A las puertas del cambio de siglo, la irrupción de Internet despertó una oleada de optimismo sin precedentes en el mundo de la comunicación. Gracias a la técnica, cualquiera podría acceder de manera instantánea a información procedente de los cinco continentes, de manera gratuita y sin limitaciones de contenidos (texto, fotografías, gráficos, etc.). En menos de un lustro, los tiempos en que los viejos teletipos se confeccionaban siguiendo el principio de la pirámide invertida -lo importante se colocaba al inicio para preservarlo de posibles cortes de comunicación- pasaron a formar parte de la prehistoria junto a las linotipias o el fax. Hoy en día, cualquier persona con un teléfono móvil puede transmitir en directo lo que está sucediendo en cualquier lugar del mundo, desde la última cucamona de su mascota a la materialización de una matanza múltiple que llevará a su protagonista a las portadas de los periódicos.

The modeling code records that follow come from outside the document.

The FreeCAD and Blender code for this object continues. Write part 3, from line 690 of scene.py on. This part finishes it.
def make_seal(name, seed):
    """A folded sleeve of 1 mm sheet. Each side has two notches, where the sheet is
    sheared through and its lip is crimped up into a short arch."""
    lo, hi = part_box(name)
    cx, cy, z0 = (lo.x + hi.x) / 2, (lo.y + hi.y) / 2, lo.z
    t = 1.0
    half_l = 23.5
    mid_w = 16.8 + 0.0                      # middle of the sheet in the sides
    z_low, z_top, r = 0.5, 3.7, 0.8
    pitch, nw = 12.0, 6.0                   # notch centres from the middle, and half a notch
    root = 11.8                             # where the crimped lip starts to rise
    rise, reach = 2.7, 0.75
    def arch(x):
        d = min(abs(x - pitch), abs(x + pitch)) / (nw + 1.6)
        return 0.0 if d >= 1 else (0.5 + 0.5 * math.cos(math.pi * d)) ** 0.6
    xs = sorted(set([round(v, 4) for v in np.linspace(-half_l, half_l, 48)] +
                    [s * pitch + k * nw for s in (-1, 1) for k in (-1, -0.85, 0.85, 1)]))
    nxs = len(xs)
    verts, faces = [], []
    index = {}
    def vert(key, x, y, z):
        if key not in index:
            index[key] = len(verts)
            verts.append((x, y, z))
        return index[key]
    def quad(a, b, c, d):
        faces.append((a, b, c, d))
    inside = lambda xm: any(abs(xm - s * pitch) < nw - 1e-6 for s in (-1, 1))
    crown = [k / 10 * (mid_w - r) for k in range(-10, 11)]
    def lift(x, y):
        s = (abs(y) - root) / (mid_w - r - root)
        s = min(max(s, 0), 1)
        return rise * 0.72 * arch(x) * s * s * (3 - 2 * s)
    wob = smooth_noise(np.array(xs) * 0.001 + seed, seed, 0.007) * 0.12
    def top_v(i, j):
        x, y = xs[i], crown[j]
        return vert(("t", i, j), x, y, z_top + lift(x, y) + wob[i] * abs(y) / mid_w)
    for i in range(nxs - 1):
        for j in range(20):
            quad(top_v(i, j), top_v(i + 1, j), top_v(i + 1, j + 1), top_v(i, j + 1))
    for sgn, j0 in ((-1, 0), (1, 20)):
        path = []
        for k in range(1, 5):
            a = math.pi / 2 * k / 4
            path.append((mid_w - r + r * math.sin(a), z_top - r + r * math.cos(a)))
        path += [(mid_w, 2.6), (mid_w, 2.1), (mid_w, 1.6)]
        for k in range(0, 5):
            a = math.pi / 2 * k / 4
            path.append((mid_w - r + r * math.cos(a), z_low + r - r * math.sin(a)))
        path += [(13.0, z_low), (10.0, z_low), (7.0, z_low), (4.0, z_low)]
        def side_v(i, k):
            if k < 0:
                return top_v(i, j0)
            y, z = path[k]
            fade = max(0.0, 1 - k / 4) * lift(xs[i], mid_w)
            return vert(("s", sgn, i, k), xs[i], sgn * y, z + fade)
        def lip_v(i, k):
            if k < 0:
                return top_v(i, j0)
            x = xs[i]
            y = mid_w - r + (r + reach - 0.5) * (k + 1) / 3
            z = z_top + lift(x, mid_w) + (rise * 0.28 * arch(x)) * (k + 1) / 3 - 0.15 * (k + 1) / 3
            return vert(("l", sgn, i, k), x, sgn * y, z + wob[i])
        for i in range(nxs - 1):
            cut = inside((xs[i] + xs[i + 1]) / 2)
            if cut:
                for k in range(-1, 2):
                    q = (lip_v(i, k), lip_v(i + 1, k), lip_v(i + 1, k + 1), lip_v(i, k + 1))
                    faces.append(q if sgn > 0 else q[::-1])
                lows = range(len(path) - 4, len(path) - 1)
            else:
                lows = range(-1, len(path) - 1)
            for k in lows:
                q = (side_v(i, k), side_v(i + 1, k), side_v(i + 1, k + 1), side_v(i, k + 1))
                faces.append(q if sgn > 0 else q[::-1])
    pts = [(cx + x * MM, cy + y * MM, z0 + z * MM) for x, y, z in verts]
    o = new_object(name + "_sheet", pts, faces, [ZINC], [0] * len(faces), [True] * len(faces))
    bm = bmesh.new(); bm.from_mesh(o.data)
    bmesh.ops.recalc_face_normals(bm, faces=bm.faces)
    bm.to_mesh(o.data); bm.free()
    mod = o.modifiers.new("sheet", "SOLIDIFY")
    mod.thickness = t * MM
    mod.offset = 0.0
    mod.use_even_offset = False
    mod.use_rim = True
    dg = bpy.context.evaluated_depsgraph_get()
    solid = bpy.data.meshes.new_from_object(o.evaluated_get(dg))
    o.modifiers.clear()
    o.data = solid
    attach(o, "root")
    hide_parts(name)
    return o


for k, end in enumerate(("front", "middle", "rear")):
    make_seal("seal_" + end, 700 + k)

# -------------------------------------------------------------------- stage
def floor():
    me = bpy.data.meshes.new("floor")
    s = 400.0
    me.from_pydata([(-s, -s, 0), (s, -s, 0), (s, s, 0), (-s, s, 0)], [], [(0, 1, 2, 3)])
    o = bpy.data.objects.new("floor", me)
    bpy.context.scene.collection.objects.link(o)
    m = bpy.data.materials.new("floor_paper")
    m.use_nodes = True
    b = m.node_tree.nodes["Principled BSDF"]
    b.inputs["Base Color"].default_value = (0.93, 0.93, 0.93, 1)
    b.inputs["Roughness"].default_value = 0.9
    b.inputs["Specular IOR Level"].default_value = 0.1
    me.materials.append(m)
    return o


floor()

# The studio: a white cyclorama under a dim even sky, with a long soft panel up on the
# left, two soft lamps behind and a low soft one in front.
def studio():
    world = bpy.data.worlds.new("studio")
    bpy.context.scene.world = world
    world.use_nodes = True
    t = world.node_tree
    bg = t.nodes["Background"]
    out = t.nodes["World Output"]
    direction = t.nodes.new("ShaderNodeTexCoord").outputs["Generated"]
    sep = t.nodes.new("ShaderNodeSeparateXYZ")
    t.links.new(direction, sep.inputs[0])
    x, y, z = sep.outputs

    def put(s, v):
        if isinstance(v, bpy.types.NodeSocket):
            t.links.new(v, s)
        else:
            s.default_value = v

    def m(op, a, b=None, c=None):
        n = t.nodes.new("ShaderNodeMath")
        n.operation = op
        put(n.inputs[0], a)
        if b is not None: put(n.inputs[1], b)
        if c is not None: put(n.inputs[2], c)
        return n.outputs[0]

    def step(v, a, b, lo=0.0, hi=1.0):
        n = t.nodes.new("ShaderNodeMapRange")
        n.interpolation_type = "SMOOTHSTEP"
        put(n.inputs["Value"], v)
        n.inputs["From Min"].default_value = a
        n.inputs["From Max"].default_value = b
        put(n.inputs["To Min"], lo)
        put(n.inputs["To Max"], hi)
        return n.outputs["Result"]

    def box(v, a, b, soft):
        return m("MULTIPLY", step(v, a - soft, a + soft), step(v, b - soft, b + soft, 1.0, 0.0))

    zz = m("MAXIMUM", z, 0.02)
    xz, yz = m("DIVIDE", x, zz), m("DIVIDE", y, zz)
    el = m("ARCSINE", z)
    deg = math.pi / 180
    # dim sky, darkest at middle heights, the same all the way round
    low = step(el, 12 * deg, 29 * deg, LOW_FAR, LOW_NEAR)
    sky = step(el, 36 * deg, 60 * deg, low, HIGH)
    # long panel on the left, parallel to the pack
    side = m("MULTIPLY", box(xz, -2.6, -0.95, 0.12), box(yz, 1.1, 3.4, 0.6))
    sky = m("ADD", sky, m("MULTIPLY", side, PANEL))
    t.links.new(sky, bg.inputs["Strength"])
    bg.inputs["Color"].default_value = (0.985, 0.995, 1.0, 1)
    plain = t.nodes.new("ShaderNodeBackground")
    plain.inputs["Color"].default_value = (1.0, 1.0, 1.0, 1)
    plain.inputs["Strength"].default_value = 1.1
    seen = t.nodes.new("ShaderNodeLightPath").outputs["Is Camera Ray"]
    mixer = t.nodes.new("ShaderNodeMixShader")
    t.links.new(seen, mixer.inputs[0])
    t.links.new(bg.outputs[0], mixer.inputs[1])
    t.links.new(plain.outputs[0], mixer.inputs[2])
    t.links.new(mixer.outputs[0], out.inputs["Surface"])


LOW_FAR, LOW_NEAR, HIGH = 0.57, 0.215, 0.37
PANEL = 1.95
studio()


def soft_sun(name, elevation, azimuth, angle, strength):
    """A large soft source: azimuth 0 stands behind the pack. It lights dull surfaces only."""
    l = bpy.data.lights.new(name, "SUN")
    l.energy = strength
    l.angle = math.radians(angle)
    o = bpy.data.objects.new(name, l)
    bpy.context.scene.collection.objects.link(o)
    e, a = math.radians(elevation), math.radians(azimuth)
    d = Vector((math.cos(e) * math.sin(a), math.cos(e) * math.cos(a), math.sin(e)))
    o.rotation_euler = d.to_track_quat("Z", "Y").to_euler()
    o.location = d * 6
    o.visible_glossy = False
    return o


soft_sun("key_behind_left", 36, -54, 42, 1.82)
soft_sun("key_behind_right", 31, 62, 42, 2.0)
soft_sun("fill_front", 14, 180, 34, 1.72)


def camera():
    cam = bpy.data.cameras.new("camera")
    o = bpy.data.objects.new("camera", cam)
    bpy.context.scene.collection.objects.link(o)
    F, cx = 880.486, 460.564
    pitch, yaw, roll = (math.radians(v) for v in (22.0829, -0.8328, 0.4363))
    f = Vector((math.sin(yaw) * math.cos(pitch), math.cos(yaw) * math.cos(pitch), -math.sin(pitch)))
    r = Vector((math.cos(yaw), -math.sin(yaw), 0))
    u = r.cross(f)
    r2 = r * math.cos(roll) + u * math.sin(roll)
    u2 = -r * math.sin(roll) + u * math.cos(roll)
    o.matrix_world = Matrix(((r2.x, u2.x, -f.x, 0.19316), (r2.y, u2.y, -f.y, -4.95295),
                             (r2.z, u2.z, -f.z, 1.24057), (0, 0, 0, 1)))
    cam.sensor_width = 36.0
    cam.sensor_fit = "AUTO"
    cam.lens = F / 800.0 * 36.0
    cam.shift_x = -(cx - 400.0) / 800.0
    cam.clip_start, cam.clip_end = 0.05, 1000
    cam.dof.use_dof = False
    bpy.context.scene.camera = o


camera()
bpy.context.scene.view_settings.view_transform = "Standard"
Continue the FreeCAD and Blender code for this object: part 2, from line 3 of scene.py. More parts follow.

En paralelo al nacimiento de la aldea global, los incondicionales de las nuevas tecnologías pronosticaron la puesta en marcha de grandes mejoras en los sistemas de gobernanza de los países. Las posibilidades ilimitadas que la Red ofrecía en términos de participación y acceso a la información permitirían el surgimiento, por fin, de una democracia deliberativa al alcance de todos los ciudadanos. Dotados de potentes herramientas para acceder al conocimiento -del correo electrónico a la recién creada Wikipedia- estos estarían en unas condiciones idóneas para elegir a sus gobernantes, primero, y para fiscalizarlos después. Transcurridos veinte años de estos augurios, nos encontramos en cambio sumidos en medio de una profunda crisis de representación y paralizados por la pérdida casi total de confianza del público hacia los medios de comunicación. La proliferación de fake news y la polarización, junto al triunfo de nuevos líderes contrarios a los valores de multiculturalismo y tolerancia que dominaron en el cambio de siglo parecen haber trocado aquel sueño original en una suerte de pesadilla. Entre la incredulidad y la sorpresa, muchos nos preguntamos todavía cómo ha sucedido todo esto.

Arrumbadas las certidumbres, parece difícil ofrecer una respuesta sencilla. Seguramente, al principio las innovaciones despertaron un optimismo desmesurado que después la realidad se ha encarado de ir corrigiendo; por otra parte, puede que la propia rapidez de los cambios haya sido la que haya dejado obsoletas algunas instituciones que hoy pugnan por recuperar el prestigio y la utilidad perdidas. Entre estas últimas destacan, sin duda, la política y el periodismo -que configuran lo que los romanos llamaban la cosa pública-pendientes de la creación de un punto de encuentro que dote de sentido a una aldea global que ha acabado convertida en Torre de Babel. A este respecto, las redes sociales han demostrado ser algo muy distinto de esa ágora ciudadana en la que todos contribuyen. Al contrario, investigaciones realizadas sobre las últimas elecciones presidenciales en los EEUU demuestran que las campañas de Trump, y también de Obama, utilizaron información confidencial para elaborar publicidad ad hoc en función del perfil de los usuarios de Facebook. Y basta con darse una vuelta por Twitter para descubrir que, pese a la ampliación de 140 a 180 caracteres, el matiz y la argumentación no son el elemento predominante de unos timelines plagados de proclamas, adhesiones y descalificaciones.

Pese a todo, en medio de la confusión, algunos medios y algunas instituciones siguen intentando salir flote echando mano de sus viejos valores. Así, cabeceras como el New York Times o The Economist baten hoy récord de subscriptores, sin ofrecer otra cosa a cambio que rigor en las informaciones, ponderación en los análisis e independencia en sus líneas editoriales (mucho más de lo que puede ofrecer un nuevo periodismo digital disfrazado de activismo). Del mismo modo, la pérdida de popularidad de la Unión Europea en países como Polonia, Hungría o Italia contrasta con la certeza cada día más extendida entre la mayoría de gobernantes comunitarios de que el proceso de integración no tiene camino de regreso. Y si no, que se lo pregunten a los británicos que dejan estos días sus lugares de vacaciones para volver al laberinto del brexit.